#### WHAT IS BEING ASKED:
Copy, character for character, the lines running from the one with "DOC.recompute()" to the one with "light and camera.", ends included. Leave out every other line.

#### COLLECTED DATA:
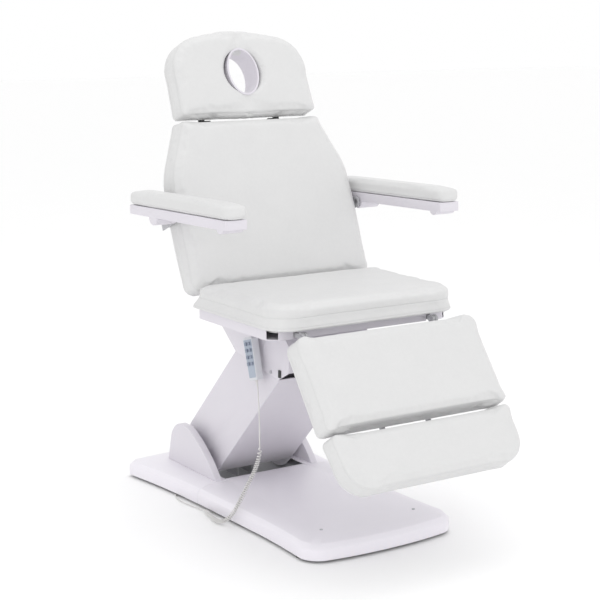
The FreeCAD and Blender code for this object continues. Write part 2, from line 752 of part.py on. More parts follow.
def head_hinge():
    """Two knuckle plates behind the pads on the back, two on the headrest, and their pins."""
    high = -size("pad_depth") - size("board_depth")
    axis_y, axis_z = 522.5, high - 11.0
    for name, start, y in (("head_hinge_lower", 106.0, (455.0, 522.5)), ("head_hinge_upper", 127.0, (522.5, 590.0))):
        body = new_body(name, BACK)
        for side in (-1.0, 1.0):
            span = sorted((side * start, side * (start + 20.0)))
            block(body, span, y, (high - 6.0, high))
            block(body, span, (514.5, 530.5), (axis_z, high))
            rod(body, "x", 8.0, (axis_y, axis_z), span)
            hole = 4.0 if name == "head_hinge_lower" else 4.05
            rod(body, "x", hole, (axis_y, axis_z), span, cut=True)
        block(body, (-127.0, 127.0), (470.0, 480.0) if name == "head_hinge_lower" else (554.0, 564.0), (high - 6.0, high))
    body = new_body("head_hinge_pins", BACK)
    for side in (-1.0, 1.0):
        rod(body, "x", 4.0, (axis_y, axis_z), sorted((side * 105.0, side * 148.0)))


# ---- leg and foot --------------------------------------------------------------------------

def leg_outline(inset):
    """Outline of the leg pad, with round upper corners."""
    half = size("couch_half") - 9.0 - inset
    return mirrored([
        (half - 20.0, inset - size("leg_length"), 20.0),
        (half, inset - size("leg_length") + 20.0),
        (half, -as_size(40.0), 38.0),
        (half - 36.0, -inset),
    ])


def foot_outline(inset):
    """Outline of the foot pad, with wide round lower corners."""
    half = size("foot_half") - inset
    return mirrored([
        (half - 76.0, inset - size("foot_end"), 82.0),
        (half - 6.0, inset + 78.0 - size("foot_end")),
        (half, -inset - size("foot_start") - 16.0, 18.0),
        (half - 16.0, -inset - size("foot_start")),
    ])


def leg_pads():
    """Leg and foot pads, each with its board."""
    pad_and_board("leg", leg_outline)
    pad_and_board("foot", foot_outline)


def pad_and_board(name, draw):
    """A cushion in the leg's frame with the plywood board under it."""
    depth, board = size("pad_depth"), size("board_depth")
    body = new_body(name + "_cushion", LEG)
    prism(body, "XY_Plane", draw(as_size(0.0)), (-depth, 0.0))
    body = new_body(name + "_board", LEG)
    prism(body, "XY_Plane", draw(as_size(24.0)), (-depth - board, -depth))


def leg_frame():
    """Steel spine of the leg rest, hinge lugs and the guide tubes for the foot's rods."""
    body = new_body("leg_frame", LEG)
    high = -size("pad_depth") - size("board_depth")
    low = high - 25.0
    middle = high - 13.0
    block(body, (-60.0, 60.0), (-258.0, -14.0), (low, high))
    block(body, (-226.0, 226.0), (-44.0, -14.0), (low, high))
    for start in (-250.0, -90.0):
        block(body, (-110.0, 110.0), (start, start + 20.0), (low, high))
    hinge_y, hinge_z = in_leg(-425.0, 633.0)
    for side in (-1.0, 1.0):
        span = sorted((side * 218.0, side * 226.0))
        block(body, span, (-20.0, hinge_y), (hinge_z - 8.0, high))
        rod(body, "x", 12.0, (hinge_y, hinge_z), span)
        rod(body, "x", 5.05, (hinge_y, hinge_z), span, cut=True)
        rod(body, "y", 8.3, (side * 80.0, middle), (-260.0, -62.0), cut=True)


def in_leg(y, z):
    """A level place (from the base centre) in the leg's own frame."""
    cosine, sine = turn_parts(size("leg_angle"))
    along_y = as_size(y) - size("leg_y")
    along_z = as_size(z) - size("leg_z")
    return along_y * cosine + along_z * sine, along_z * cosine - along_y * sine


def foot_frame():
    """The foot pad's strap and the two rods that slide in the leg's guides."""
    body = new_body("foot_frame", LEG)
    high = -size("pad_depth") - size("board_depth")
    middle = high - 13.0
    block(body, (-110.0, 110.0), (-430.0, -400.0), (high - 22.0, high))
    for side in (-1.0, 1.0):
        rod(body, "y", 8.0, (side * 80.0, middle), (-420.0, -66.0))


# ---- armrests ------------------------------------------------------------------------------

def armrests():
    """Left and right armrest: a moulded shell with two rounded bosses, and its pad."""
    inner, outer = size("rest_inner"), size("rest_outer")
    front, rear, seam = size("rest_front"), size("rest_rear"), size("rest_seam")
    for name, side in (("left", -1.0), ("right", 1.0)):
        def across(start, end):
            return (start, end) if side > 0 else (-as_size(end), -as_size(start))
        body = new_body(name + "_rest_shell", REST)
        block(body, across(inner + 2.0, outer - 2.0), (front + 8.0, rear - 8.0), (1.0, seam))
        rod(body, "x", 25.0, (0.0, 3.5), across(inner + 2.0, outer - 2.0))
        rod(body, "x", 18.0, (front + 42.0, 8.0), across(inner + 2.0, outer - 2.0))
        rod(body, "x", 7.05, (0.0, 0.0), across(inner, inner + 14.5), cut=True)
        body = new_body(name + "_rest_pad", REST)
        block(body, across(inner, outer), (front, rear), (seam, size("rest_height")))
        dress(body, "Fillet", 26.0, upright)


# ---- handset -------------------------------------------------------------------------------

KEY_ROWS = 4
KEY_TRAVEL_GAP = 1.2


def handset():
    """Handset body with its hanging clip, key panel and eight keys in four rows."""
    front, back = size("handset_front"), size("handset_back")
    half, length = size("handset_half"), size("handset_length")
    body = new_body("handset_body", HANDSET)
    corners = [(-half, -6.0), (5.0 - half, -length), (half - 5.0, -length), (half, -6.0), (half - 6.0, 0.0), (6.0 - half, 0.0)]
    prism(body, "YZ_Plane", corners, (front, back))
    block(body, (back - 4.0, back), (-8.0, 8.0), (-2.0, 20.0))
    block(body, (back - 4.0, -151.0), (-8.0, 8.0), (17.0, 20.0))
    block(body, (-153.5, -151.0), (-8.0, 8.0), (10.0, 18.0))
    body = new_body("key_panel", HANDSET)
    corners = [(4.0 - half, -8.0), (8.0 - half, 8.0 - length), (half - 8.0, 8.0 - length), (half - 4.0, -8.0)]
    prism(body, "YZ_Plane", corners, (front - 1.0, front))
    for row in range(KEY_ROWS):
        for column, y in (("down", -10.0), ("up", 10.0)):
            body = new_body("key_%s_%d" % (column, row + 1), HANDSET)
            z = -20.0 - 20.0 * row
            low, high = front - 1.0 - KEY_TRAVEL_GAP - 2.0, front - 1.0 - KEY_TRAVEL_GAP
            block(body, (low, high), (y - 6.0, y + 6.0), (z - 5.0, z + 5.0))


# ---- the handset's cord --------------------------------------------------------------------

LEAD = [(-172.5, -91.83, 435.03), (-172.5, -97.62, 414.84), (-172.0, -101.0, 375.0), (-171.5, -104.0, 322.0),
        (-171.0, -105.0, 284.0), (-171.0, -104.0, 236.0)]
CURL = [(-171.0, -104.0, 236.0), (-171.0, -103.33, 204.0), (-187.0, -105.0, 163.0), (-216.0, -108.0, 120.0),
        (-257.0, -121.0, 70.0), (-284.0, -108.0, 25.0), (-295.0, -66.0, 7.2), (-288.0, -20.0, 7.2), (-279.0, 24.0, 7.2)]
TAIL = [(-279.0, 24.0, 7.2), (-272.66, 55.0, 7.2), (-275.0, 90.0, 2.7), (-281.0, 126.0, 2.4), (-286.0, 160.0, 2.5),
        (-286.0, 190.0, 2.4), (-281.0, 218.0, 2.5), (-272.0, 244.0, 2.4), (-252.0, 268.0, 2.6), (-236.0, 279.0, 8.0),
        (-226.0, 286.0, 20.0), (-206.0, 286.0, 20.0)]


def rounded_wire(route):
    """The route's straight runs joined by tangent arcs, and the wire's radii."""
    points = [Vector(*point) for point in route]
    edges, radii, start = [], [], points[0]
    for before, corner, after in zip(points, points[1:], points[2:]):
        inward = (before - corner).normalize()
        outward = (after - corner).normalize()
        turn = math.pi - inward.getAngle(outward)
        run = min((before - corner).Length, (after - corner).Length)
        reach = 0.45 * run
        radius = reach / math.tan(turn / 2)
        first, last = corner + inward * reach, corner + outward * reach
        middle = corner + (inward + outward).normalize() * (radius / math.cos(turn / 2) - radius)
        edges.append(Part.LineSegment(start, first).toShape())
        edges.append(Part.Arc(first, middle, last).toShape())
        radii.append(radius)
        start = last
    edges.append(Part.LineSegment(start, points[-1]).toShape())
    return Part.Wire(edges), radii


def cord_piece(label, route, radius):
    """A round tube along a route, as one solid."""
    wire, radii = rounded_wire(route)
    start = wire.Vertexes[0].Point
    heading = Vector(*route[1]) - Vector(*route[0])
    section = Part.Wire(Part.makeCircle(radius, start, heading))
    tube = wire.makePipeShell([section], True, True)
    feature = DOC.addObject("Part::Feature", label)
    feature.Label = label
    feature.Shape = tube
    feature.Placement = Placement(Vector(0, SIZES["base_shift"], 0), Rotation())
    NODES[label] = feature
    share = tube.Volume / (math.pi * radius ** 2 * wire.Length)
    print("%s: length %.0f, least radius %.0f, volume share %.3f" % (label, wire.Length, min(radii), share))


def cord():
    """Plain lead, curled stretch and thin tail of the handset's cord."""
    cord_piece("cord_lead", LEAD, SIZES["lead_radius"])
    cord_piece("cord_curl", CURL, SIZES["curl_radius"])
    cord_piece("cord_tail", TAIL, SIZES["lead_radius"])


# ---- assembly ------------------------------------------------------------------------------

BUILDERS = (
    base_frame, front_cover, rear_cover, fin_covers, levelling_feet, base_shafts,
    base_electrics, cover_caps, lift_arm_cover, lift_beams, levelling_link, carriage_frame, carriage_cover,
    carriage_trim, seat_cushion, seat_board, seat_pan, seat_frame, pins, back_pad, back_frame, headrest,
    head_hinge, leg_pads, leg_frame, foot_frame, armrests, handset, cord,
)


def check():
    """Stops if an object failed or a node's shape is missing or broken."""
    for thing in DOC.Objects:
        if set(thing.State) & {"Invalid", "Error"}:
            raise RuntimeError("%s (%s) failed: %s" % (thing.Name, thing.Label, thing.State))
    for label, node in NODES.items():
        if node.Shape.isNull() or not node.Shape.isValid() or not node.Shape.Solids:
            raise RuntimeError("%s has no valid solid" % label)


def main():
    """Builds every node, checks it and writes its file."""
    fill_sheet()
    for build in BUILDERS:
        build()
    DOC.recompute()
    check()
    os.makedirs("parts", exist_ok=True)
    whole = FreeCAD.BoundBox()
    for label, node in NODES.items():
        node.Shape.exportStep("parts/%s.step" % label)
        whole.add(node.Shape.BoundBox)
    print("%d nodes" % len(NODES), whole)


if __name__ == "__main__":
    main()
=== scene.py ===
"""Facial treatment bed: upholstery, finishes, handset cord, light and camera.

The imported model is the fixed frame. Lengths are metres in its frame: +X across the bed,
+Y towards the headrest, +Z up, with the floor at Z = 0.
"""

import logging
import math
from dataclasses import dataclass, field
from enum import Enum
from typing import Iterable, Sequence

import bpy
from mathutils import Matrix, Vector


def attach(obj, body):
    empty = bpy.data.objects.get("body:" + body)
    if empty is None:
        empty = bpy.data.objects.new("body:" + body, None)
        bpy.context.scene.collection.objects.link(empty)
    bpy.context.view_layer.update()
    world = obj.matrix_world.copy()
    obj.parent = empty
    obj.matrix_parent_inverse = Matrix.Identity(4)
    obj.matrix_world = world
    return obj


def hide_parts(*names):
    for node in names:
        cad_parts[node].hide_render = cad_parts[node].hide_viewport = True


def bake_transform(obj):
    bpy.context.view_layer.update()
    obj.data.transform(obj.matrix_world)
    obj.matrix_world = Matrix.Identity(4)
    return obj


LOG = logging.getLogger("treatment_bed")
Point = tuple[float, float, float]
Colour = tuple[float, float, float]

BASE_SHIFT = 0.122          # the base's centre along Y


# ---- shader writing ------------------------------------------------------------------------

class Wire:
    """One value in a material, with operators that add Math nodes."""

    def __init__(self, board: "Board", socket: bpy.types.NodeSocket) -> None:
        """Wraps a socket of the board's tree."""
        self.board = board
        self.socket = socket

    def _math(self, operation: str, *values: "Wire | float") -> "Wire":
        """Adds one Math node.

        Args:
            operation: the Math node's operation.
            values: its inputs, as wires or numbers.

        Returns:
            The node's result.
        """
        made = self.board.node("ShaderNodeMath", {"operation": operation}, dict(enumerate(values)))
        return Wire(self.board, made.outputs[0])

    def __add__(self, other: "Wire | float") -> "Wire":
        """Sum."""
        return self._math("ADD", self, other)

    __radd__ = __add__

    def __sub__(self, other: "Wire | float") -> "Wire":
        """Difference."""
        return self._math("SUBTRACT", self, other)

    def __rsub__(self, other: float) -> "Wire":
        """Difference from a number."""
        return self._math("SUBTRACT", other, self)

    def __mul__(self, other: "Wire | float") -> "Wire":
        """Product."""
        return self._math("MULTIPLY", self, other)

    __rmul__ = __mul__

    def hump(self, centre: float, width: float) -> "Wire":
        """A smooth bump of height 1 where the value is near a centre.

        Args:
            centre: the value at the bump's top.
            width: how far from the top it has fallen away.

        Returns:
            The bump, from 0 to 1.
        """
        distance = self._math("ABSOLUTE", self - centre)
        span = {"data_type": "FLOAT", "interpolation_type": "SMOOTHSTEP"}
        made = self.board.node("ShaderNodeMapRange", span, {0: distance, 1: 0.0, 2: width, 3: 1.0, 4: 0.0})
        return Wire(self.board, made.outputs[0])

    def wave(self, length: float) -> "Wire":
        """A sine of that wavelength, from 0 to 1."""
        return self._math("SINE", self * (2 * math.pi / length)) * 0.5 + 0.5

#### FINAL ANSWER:
    DOC.recompute()
    check()
    os.makedirs("parts", exist_ok=True)
    whole = FreeCAD.BoundBox()
    for label, node in NODES.items():
        node.Shape.exportStep("parts/%s.step" % label)
        whole.add(node.Shape.BoundBox)
    print("%d nodes" % len(NODES), whole)


if __name__ == "__main__":
    main()
=== scene.py ===
"""Facial treatment bed: upholstery, finishes, handset cord, light and camera.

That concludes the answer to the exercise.